As the declines continue unabated, year after year, participants finally make a realistic appraisal of the situation: housing was a bubble, and the deflation seemingly lasts forever. Investors give up and sell in disgust, banks give up the ghost and go bankrupt or sell their portfolios of non-performing mortgages for pennies on the dollar, and the ranks of working realtors thins to those few with connections to lenders, who are still dumping their foreclosed properties.

When nobody in their right mind would consider buying real estate as an investment, the bottom will finally be reached. Unfortunately, all this takes a long time. That we are just in the very first stages of the decline are apparent in articles such as this one from The Wall Street Journal: Back To Reality, about the quickening slide in vacation home values.

So who is still buying houses? It's hard to quantify, but here are my guesses:
  • The true believers: those who really truly believe that "this time it's different," that population growth, restrictive land use and other macro-trends guarantee rising house prices for the long-term.
  • Last year's sellers: many of the folks who sold at the top late last year still want to buy a house to live in. Given their enormous gains, they're not too picky about price declines. They are missing one important piece of the equation, of course--the fact that the property taxes on their new $600,000 house iare a lot higher, permanently higher, than they were on the house they bought for $100,000 and sold for $600,000.
  • The wealthy. Some people have so much dough they really don't care if the value of their condo in Florida or Hawaii falls in half. They like it and don't plan on selling it. The number of people in this category who will be buying, however, is sure to shrink rapidly as prices drop. If prices are falling, why not wait and buy cheaper tomorrow?
  • Die-hard real estate investors. As Corrie Anders, my old editor from the S.F. Examiner Real Estate section noted in the S.F. Chronicle Sunday Real Estate section's lead article, investors are simply moving farther afield in their search for "cheap" properties: North Carolina, Arkansas, etc. GREENER PASTURES: Frustrated by high housing costs, Bay Area investors are sending their real estate dollars out of state.
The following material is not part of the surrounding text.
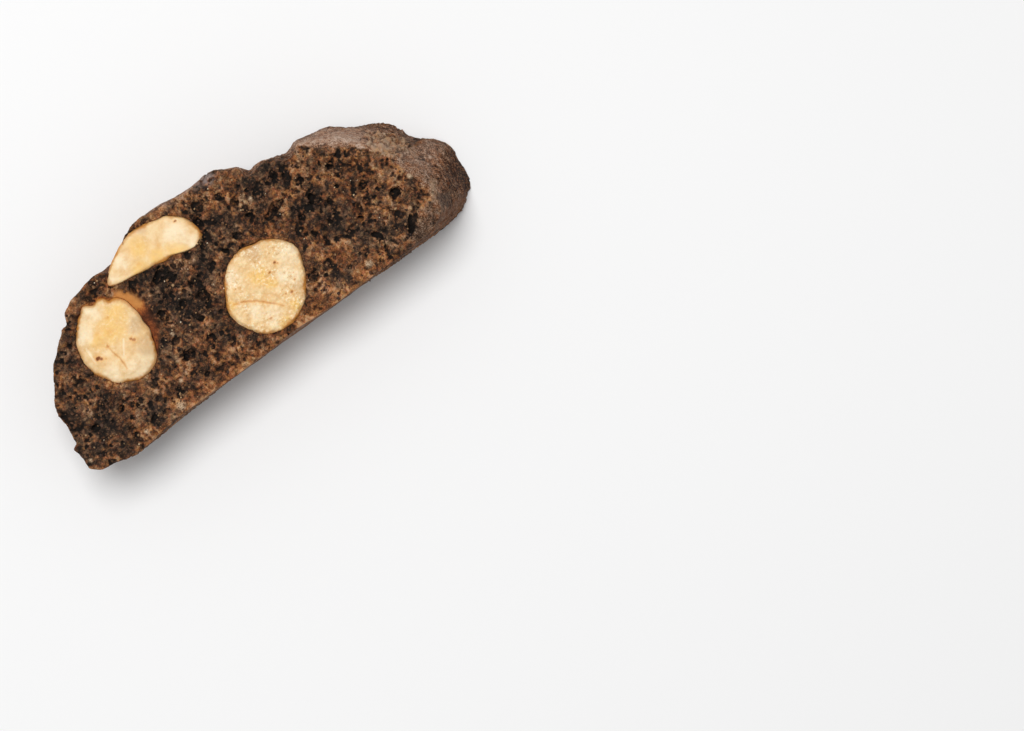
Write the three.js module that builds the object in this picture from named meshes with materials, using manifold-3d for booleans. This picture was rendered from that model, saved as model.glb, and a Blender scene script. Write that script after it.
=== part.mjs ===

    What appears to be lost on these folks--many of whom own six, ten or even more houses scattered around the country--is that they're simply exporting the bubble to areas which didn't have bubbles for a very good reason: permanent residents lack the big-bucks incomes needed to overpay for houses. While a house valued at $169,000 seems cheap to a Left or Right-Coast investor, when that house drops back to $80,000 in a few years, the loss suffered will be, percentage-wise, as unpalatable as losses suffered in "hot" areas. For examples of locales which are clearly toppy, skim this chart:

    Among the nation's most overvalued markets are these metro areas with a high concentration of vacation homes, where prices are pushed up by out-of-town buyers. Source: WSJ
    TOWN MEDIAN PRICE OVER-VALUATION
    Naples, Fla. $367,100 96.3%
    Santa Barbara, Calif. 638,000 76.7
    Bend, Ore. 256,200 68.4
    West Palm Beach, Fla. 274,300 59.0
    Ocean City, N.J. 304,500 49.5
    Barnstable, Mass. 352,800 45.8
    St. George, Utah 225,400 42.9
    Phoenix 233,500 41.9
    Las Vegas 273,200 39.0
    Honolulu 554,600 35.3
    Note: Median prices are as of fourth quarter 2005. Overvaluations are based on historical norms for home prices, household income, population density and other factors.